# Lethargic floating Betta



## emh (Feb 18, 2008)

I have a male betta. We have had him for about a year and 1/2. He is completely lethargic and just floats at the top of his tank. He is completely still at times. He is unable to stay under the water. His scales are not sticking out and his color looks good. The pet store told me he has dropsy and I have been treating him with Maracyn-2 for 4 days. He has not responded at all. I am thinking it is not dropsy but a swim bladder problem. He has almost no interest in eating peas and has only eaten 3 tiny bites of pea in the last 4 days. I haven't seen him poop, but don't watch him all the time. He is also gulping at the surface at times. He is in a 5.5 gallon tank with a heater and filter. The filter is currently empty because of the maracyn-2, but is is still circulating water. 

Any other ideas af what is wrong or what I should do for him?


----------



## Cody (Dec 22, 2007)

It may be a swim blatter problem as you said if he can't swim down.

You said you had a heater and filter. How warm is the tank? Is the current from the filter strong?

If it was dropsy, he would have raised scales.

Can you please tell us your water params (nitrate, nitrite, pH, ammonia, etc) so we can see if there is anything bad in the water? How often do you do WC's?


----------



## emh (Feb 18, 2008)

Hi Cody. Thank you for responding.

Clyde's tank is at 75 Degees. The filter is a whisper in tank 3i. It seems to be moving the water pretty good, but I am a novice in fish care. We change 25-50% of his water about every 2 weeks. I don't know his other paramiters. Should I take the water to get tested, or get a kit? When I test it, what am I looking for?


----------



## Falina (Feb 25, 2007)

go for a master test kit, liquid not strips. They're not too expensive and last for absolutely ages. Master test kits will test for amonia, nitrite, nitrate and ph. you are looking for 0 amonia and nitrite and less than 40 for nitrates in a healthy tank.
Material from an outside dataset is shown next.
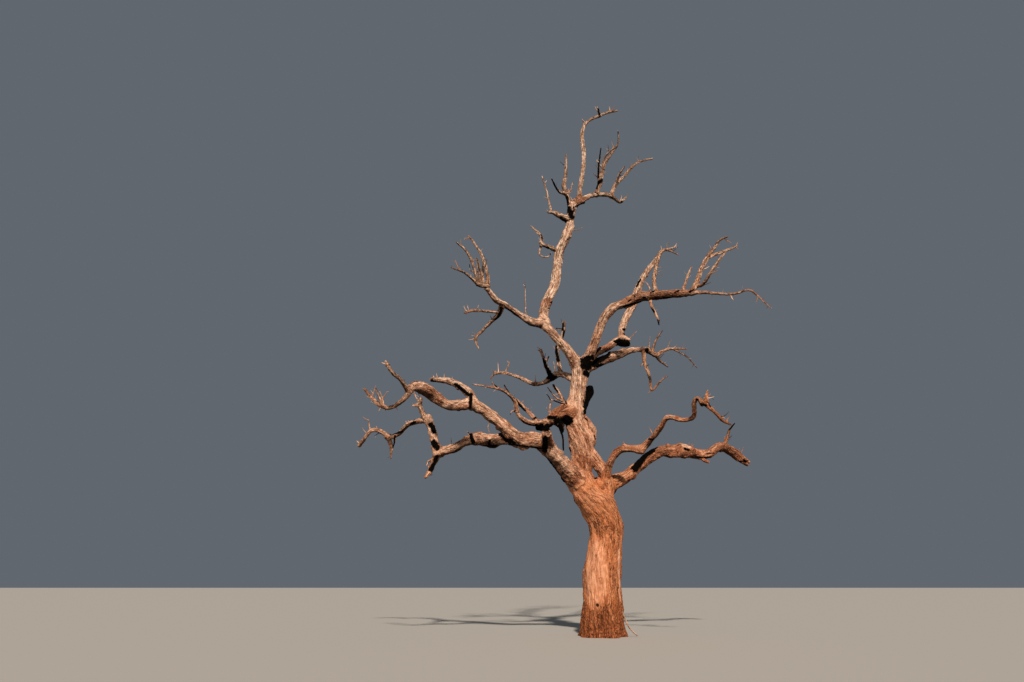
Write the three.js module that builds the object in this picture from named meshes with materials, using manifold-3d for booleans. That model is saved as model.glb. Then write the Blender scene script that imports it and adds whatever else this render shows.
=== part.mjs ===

The ph will be very dependant on your water supply. No specific value of ph is bad for fish as the water that we drink is almost always safe ph-wise. it is a stable ph that is much more important.

Aslo, I'd recommend you start doing water changes once a wek rather than once a fortnight. The amount you are changing is fine, but a bit more frequently would be better.


----------



## emh (Feb 18, 2008)

Nitrate NO3 is 10-15 No2 is 0
Water is soft
Alkalinity is low
Ph is 7.2

He is acting better, more attentinve and appears hungry. Still doesn't want peas. The food I have for him is Hikari Betta Bio-Gold (baby pellet). I fed him only one this morning and he was quick to eat it. He is however still floating back to the surface. 

Any more ideas? What about epson salt?


----------



## Cody (Dec 22, 2007)

I find that strange that you have no nitrates. Any tank with inhabitants should have some sort of nitrate level.

What are your ammonia and Nitrite as well?


----------



## emh (Feb 18, 2008)

Thank you for your help. Clyde is swimming normally and hungry.


----------



## SST (Nov 17, 2007)

Good to hear!


----------